INFORMATION PROVIDED
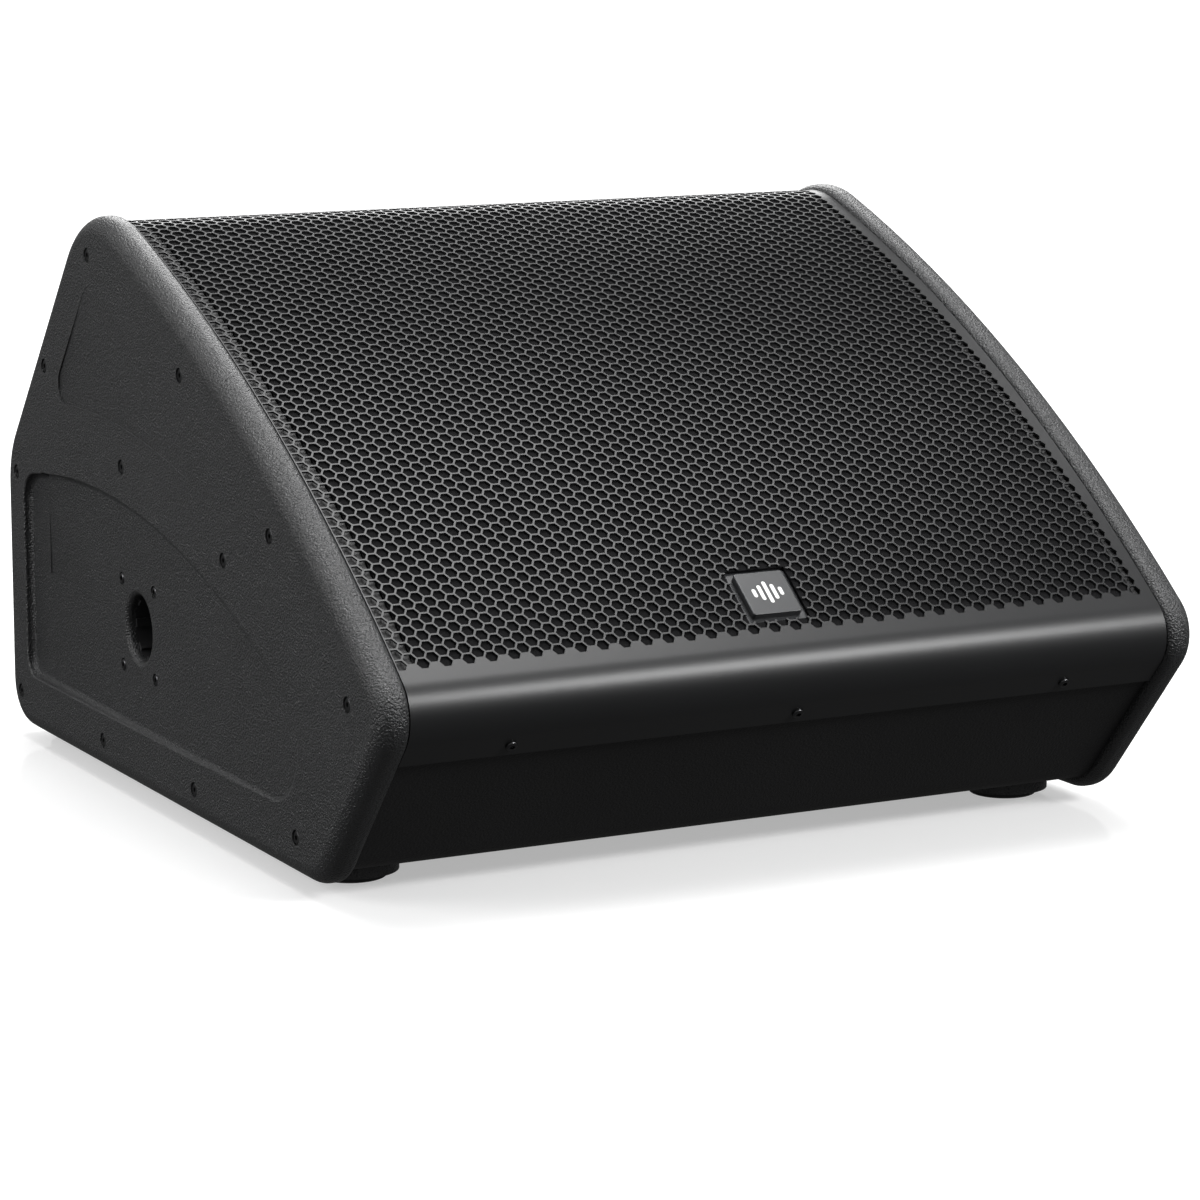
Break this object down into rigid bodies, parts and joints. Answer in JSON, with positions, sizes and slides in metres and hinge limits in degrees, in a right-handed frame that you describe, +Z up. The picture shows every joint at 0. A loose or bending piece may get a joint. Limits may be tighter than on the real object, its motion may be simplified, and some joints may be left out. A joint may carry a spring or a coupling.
{
  "type": "stage monitor wedge",
  "caption": "Low powered floor monitor loudspeaker: curved steel grille between moulded end cheeks, pole socket, coaxial driver and rear connector panel.",
  "frame": {"origin": "centre of the footprint, on the floor under the rubber feet", "axes": "+Z up, +Y towards the rear connector panel, -Y the listener's side, +X to the right seen from the front"},
  "size_m": [0.52, 0.5771, 0.3484],
  "materials": {
    "cheek_plastic": "leather-grained moulded black",
    "cabinet_paint": "textured black paint over plywood",
    "grille_steel": "satin black powder coat",
    "foam": "open-cell acoustic foam",
    "rubber": "moulded",
    "black_screw": "black oxide",
    "badge": "satin with pale mark",
    "moulded_plastic": "fine spark grain",
    "cast_alloy": "as cast",
    "plated_steel": "zinc plated",
    "ferrite": "ground ceramic",
    "paper_cone": "ribbed treated paper",
    "copper_coil": "enamelled",
    "surround_cloth": "doped cloth",
    "spider_cloth": "impregnated cloth",
    "panel_metal": "fine black texture",
    "knob_plastic": "soft touch",
    "circuit_board": "solder mask",
    "capacitor_sleeve": "shrink sleeve",
    "lamp": "diffused lens",
    "wadding": "lofted polyester",
    "lead_sheath": "cable sheath"
  },
  "bodies": {
    "cabinet": {"left_cheek": "cheek_plastic", "right_cheek": "cheek_plastic", "cheek_screws": "black_screw", "pole_cup": "moulded_plastic", "pole_cup_screws": "black_screw", "left_side_panel": "cabinet_paint", "right_side_panel": "cabinet_paint", "bottom_board": "cabinet_paint", "lower_front_panel": "cabinet_paint", "nose_rail": "cabinet_paint", "top_rail": "cabinet_paint", "shoulder_rail": "cabinet_paint", "rear_slope_panel": "cabinet_paint", "rear_panel": "cabinet_paint", "baffle": "cabinet_paint", "port_tubes": "moulded_plastic", "grille": "grille_steel", "grille_foam": "foam", "badge": "badge", "grille_screws": "black_screw", "feet": "rubber", "foot_screws": "plated_steel", "basket": "cast_alloy", "basket_bolts": "black_screw", "top_plate": "plated_steel", "magnet": "ferrite", "pole_piece": "plated_steel", "surround": "surround_cloth", "spider": "spider_cloth", "horn": "moulded_plastic", "hf_magnet": "ferrite", "hf_cover": "moulded_plastic", "handle_cup": "moulded_plastic", "handle_grip": "rubber", "rear_screws": "black_screw", "panel_tray": "moulded_plastic", "amp_plate": "panel_metal", "panel_screws": "black_screw", "mains_inlet": "moulded_plastic", "power_switch": "moulded_plastic", "level_pot": "plated_steel", "mode_switch": "moulded_plastic", "status_lamps": "lamp", "input_socket": "panel_metal", "output_socket": "panel_metal", "heatsink": "cast_alloy", "amp_board": "circuit_board", "standoffs": "plated_steel", "capacitors": "capacitor_sleeve", "transformer": "copper_coil", "wadding": "wadding", "driver_lead": "lead_sheath"},
    "cone_assembly": {"cone": "paper_cone", "voice_coil": "copper_coil"},
    "treble_diaphragm": {"hf_diaphragm": "plated_steel"},
    "power_rocker": {"power_rocker": "knob_plastic"},
    "level_knob": {"level_knob": "knob_plastic", "level_shaft": "plated_steel"},
    "mode_button": {"mode_button": "knob_plastic"},
    "input_latch": {"input_latch": "plated_steel"}
  },
  "joints": [
    {"name": "cone_travel", "type": "slide", "parent": "cabinet", "child": "cone_assembly", "axis": [0, -0.4808, 0.8768], "range_m": [-0.005, 0.005], "stiffness_N_per_m": 2500, "deforming": ["surround", "spider"]},
    {"name": "treble_diaphragm_travel", "type": "slide", "parent": "cabinet", "child": "treble_diaphragm", "axis": [0, -0.4808, 0.8768], "range_m": [-0.0003, 0.0003], "stiffness_N_per_m": 8000},
    {"name": "power_rocker_tilt", "type": "hinge", "parent": "cabinet", "child": "power_rocker", "pos_m": [0.072, 0.255, 0.098], "axis": [-1, 0, 0], "range_deg": [0, 16]},
    {"name": "level_knob_turn", "type": "hinge", "parent": "cabinet", "child": "level_knob", "pos_m": [-0.006, 0.26, 0.104], "axis": [0, 1, 0], "range_deg": [-150, 150]},
    {"name": "mode_button_press", "type": "slide", "parent": "cabinet", "child": "mode_button", "axis": [0, -1, 0], "range_m": [0, 0.0015], "stiffness_N_per_m": 500, "springref_m": -0.0005},
    {"name": "input_latch_press", "type": "slide", "parent": "cabinet", "child": "input_latch", "axis": [0, 0, -1], "range_m": [0, 0.0015], "stiffness_N_per_m": 500, "springref_m": -0.0005}
  ]
}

WHAT IS NEEDED
Using the material above, report each line where "joints" occurs.

EXERCISE SOLUTION
Break this object down into rigid bodies, parts and joints. Answer in JSON, with positions, sizes and slides in metres and hinge limits in degrees, in a right-handed frame that you describe, +Z up. The picture shows every joint at 0. A loose or bending piece may get a joint. Limits may be tighter than on the real object, its motion may be simplified, and some joints may be left out. A joint may carry a spring or a coupling.
  "joints": [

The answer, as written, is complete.